Output the lines below exactly, please, from the first line until the line with "import Sketcher", counting both.

DATASET EXCERPT.
>>

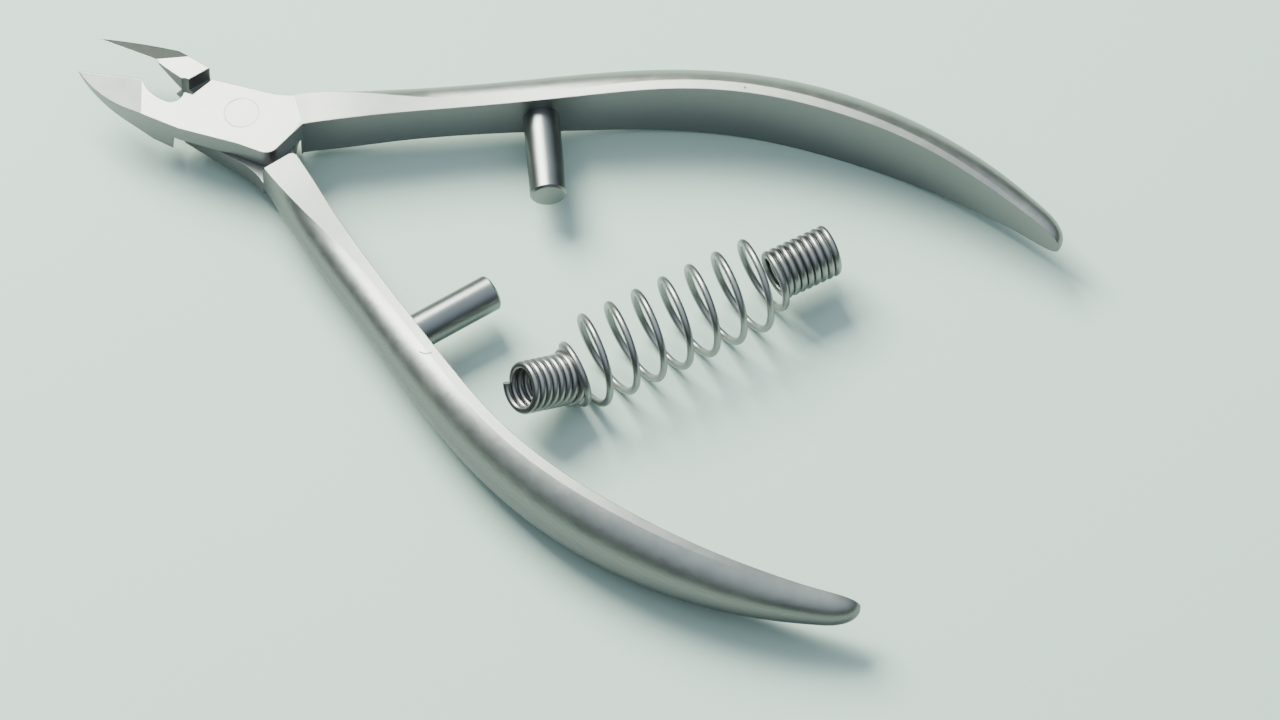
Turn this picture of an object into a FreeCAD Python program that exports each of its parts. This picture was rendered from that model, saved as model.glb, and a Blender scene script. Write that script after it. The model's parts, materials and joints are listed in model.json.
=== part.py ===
import FreeCAD, Part
import math
import os
import Sketcher

# Cuticle nipper, lying flat and open. Millimetres. +X runs from the jaws to the
# handle ends, +Y is the handle side of half A, +Z is up, the table is Z = 0.
# All outlines below are laid out from the pivot, then each part is placed.

doc = FreeCAD.newDocument("cuticle_nipper")
sheet = doc.addObject("Spreadsheet::Sheet", "Dimensions")
VALUES = {}


def dim(alias, value):
    """Write one driving dimension into the sheet."""
    cell = "B%d" % (len(VALUES) + 1)
    sheet.set("A%d" % (len(VALUES) + 1), alias)
    sheet.set(cell, repr(float(value)))
    sheet.setAlias(cell, alias)
    VALUES[alias] = float(value)


# ---- overall placing -------------------------------------------------------
dim("pivot_to_centre", 35.3)
dim("table_to_midplane", 4.962)

# ---- head: side profile, heights about the mid-plane ------------------------
dim("head_blank_height", 8.0)
dim("face_at_heel", 2.02)
dim("face_at_joint", 3.0)
dim("joint_reach", 6.6)
dim("root_reach", 16.0)
dim("tip_reach", 20.5)
dim("tip_top", 1.2)
dim("tip_under", 0.95)
dim("belly_reach", 9.0)
dim("belly_depth", 2.2)
dim("nose_mid_reach", 14.0)
dim("nose_mid_under", 0.35)
dim("heel_reach", 12.5)
dim("lap_gap", 0.04)
dim("blade_bevel_angle", 38.0)
dim("relief_foot", -0.2)

# ---- pivot rivet -------------------------------------------------------------
dim("rivet_radius", 1.45)
dim("rivet_head_radius", 1.95)
dim("rivet_head_depth", 0.7)
dim("rivet_clearance", 0.03)

# ---- spring posts ------------------------------------------------------------
dim("post_radius", 2.1)
dim("post_length", 10.6)
dim("post_chamfer", 0.25)
dim("post_drop", 0.4)
dim("post_root_along", 30.0)
dim("post_root_across", 16.2)
dim("post_heading", 31.0)
dim("stud_radius", 1.4)
dim("stud_depth", 2.8)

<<

RESPONSE TO THIS TASK.
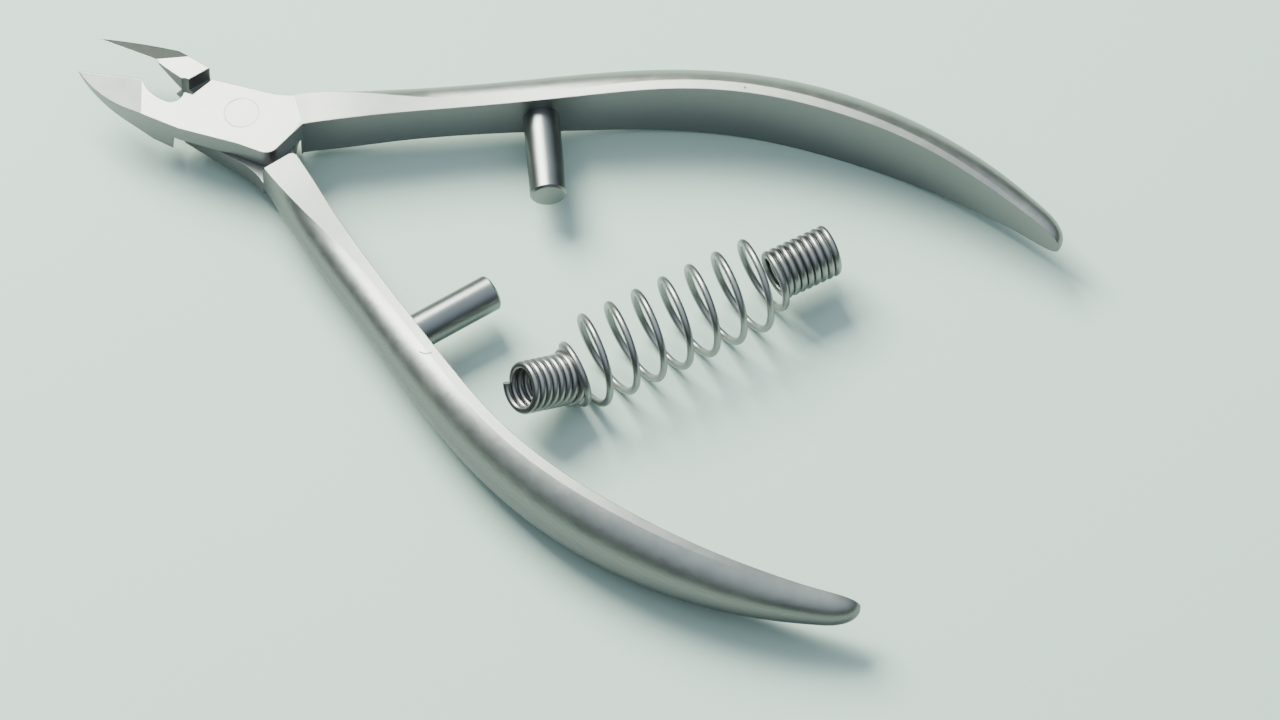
Turn this picture of an object into a FreeCAD Python program that exports each of its parts. This picture was rendered from that model, saved as model.glb, and a Blender scene script. Write that script after it. The model's parts, materials and joints are listed in model.json.
=== part.py ===
import FreeCAD, Part
import math
import os
import Sketcher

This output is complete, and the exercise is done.